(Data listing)
══════════

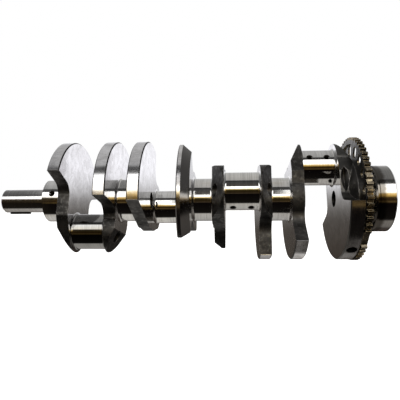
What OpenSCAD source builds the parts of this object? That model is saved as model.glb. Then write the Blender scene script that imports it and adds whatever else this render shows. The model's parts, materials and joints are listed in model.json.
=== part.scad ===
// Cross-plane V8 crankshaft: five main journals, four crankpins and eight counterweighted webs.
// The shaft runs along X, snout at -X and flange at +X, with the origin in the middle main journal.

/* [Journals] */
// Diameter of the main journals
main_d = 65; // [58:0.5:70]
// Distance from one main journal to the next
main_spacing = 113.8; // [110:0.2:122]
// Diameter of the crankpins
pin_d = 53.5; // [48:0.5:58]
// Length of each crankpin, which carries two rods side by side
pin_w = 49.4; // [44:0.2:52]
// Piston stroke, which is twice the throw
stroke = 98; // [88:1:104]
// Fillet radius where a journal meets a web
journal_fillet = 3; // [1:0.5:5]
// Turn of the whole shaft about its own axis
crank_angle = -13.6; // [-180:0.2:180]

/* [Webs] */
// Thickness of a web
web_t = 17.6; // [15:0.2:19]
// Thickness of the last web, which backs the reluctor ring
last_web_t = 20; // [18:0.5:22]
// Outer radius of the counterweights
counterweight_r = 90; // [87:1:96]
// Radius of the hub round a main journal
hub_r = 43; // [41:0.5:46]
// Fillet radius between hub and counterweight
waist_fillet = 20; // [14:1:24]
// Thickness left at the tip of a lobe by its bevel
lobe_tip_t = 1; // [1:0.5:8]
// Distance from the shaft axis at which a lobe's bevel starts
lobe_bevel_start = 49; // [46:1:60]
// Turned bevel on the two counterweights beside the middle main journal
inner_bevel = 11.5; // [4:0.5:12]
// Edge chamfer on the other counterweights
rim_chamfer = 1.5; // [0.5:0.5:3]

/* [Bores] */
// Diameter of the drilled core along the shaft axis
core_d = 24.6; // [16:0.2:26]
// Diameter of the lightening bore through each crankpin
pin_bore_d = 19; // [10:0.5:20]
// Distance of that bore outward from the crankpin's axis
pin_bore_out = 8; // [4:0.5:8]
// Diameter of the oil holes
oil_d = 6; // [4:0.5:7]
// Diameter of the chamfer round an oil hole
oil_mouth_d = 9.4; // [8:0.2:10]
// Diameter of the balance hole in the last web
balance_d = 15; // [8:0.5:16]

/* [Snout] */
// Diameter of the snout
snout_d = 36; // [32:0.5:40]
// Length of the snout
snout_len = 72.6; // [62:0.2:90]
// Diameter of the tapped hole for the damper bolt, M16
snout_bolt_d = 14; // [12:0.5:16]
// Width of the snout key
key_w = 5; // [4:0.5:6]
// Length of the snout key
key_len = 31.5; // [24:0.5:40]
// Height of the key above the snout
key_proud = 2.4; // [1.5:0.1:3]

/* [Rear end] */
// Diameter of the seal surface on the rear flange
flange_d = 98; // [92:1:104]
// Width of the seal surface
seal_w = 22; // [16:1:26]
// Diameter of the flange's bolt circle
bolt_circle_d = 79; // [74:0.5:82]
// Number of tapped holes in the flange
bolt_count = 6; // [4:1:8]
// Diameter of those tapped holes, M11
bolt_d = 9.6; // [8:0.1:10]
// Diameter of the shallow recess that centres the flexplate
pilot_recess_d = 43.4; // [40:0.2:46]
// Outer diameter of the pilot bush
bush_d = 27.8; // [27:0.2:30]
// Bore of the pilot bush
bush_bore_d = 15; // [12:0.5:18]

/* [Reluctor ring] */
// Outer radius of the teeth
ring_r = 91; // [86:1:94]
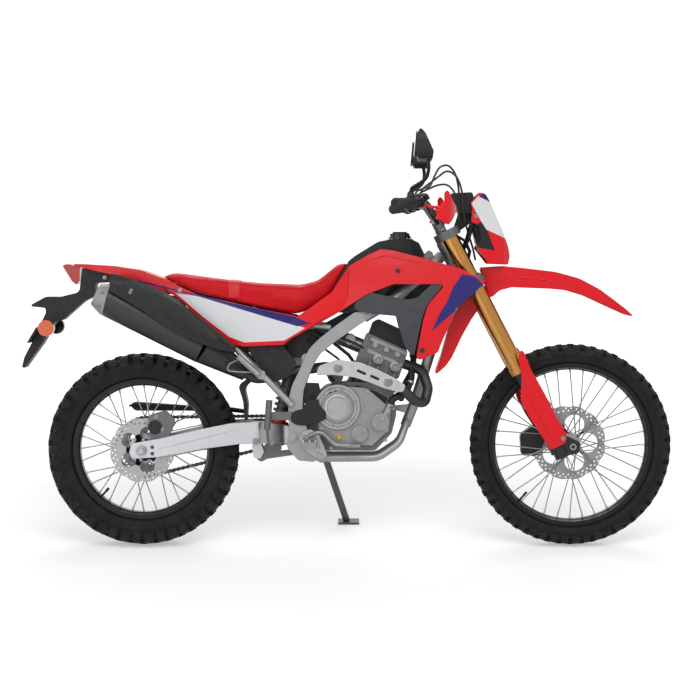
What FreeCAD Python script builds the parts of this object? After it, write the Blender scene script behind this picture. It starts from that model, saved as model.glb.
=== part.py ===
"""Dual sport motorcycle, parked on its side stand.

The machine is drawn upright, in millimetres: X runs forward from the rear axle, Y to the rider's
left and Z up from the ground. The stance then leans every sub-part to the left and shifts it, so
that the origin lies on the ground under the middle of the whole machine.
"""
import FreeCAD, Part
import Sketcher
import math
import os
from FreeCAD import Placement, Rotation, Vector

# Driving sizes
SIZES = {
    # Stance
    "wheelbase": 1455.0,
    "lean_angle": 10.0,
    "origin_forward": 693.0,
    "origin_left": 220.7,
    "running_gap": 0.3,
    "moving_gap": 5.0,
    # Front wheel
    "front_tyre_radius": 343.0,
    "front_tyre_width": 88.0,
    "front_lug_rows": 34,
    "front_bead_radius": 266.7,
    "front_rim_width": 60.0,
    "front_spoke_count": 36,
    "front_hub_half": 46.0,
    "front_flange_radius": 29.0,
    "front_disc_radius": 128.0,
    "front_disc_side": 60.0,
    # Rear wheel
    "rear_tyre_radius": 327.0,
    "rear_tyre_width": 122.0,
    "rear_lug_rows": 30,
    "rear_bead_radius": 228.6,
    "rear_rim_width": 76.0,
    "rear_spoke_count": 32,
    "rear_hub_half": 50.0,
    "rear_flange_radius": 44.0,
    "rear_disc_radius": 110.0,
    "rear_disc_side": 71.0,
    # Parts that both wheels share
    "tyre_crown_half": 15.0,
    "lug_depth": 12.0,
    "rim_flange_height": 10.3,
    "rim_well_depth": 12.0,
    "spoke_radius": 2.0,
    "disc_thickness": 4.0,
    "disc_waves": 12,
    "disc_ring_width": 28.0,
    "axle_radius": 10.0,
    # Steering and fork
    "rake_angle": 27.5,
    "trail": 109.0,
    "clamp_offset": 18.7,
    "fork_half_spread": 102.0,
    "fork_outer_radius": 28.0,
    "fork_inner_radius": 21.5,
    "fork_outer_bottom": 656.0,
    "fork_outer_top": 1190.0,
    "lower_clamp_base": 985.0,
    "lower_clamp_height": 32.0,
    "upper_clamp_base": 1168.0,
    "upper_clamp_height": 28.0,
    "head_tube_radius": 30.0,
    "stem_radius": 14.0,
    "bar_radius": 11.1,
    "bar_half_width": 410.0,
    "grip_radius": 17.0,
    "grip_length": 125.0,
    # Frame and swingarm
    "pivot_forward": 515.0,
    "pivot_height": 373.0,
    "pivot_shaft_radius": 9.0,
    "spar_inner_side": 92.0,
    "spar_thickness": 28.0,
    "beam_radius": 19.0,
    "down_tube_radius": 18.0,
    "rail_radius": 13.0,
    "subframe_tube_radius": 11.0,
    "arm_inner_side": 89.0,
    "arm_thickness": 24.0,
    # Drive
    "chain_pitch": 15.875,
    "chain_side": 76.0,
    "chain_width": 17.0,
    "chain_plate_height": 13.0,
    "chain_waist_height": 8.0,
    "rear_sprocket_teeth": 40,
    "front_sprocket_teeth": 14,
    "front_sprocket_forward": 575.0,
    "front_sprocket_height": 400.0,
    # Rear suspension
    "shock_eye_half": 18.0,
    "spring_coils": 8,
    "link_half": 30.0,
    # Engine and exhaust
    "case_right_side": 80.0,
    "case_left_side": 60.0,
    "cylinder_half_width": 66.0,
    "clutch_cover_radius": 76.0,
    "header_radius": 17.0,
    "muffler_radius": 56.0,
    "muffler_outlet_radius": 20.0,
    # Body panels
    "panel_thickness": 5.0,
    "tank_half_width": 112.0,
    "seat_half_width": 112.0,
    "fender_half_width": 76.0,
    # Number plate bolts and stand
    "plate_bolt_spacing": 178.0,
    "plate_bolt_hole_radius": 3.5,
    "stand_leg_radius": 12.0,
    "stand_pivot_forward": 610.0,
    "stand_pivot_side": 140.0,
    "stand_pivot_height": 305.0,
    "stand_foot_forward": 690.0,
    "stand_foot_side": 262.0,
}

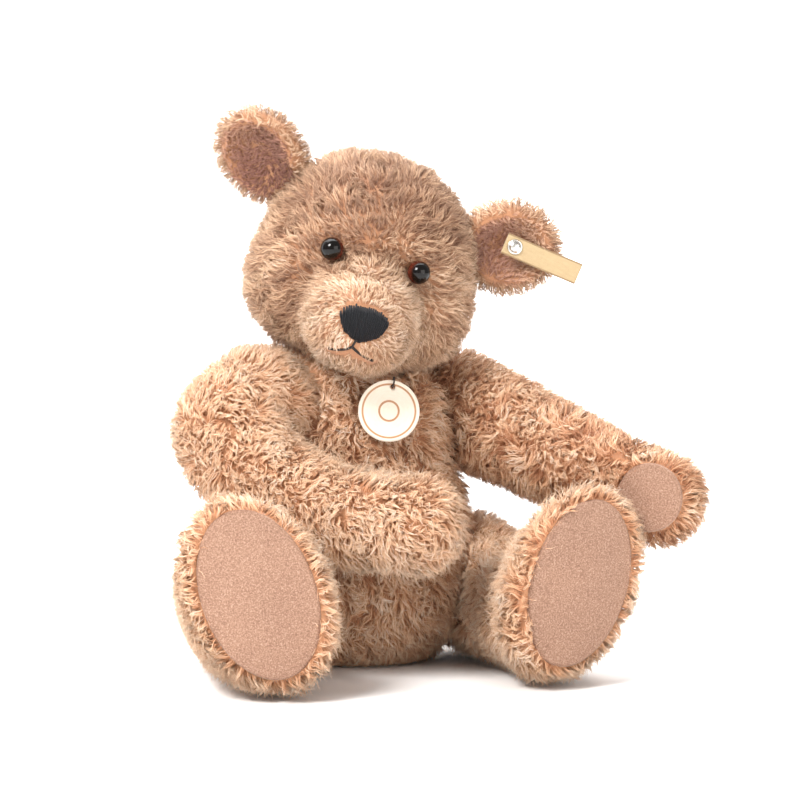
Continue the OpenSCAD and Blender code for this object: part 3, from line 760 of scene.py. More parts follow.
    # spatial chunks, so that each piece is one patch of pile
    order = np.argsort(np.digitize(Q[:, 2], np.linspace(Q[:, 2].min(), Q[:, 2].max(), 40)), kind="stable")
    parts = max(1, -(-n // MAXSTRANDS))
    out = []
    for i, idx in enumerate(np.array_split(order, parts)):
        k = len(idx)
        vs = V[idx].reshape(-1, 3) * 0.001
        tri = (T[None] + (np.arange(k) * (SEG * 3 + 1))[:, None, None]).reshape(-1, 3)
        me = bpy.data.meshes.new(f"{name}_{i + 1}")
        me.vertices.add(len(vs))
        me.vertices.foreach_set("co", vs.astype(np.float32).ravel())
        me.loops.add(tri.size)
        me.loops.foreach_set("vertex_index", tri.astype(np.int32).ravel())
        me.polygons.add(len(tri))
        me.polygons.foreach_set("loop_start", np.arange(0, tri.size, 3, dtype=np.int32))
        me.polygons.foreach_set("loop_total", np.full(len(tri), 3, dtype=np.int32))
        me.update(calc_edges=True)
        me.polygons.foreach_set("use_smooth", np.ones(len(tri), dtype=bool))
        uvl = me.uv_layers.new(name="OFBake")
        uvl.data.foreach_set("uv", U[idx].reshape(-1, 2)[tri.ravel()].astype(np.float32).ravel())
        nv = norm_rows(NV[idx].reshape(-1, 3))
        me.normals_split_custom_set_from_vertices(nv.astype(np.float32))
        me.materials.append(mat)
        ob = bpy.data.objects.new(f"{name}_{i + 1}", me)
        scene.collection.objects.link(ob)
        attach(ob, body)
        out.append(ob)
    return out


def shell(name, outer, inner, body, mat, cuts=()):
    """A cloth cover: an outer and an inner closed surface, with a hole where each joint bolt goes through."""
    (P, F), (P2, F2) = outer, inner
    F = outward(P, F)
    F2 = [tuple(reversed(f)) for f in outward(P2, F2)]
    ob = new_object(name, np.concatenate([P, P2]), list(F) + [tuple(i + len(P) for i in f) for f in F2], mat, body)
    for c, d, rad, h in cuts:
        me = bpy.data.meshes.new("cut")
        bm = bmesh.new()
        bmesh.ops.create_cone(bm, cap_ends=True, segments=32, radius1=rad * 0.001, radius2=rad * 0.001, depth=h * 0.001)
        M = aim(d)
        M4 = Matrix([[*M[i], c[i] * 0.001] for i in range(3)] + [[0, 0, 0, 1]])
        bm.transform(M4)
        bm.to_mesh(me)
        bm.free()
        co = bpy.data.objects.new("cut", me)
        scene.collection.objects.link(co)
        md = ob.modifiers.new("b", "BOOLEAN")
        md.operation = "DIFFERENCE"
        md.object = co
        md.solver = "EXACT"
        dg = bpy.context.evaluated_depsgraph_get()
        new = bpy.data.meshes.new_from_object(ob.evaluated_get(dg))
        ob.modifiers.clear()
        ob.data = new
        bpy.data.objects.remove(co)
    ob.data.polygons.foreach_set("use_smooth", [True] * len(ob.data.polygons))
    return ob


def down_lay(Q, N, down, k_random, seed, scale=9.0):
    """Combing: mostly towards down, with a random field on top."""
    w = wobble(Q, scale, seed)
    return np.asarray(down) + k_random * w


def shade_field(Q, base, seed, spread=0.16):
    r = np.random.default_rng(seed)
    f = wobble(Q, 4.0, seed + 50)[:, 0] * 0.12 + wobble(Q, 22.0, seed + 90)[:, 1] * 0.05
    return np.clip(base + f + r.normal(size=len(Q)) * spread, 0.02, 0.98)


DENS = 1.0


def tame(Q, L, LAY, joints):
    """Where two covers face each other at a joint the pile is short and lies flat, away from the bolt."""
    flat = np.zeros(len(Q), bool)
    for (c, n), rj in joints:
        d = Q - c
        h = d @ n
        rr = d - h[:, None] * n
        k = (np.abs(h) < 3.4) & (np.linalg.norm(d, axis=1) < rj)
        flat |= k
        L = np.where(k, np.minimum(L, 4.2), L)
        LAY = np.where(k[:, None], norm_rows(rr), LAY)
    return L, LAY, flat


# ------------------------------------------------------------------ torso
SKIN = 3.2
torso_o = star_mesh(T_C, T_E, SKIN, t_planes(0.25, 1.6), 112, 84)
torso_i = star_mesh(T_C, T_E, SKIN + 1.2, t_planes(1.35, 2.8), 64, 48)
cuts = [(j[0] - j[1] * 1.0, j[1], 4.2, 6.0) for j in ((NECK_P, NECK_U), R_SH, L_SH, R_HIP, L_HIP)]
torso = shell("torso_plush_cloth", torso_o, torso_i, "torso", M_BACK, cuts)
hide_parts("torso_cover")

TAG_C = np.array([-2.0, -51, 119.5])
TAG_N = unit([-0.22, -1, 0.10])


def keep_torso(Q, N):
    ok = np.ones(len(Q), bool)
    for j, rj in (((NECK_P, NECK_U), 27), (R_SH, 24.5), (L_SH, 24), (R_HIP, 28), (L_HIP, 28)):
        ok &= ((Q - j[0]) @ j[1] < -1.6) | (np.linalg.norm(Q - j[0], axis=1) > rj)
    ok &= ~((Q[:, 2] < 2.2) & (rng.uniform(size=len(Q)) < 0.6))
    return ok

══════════

## [Aim of the task]
Collect each line containing the string "materials".

## [Written response]
What OpenSCAD source builds the parts of this object? That model is saved as model.glb. Then write the Blender scene script that imports it and adds whatever else this render shows. The model's parts, materials and joints are listed in model.json.
        me.materials.append(mat)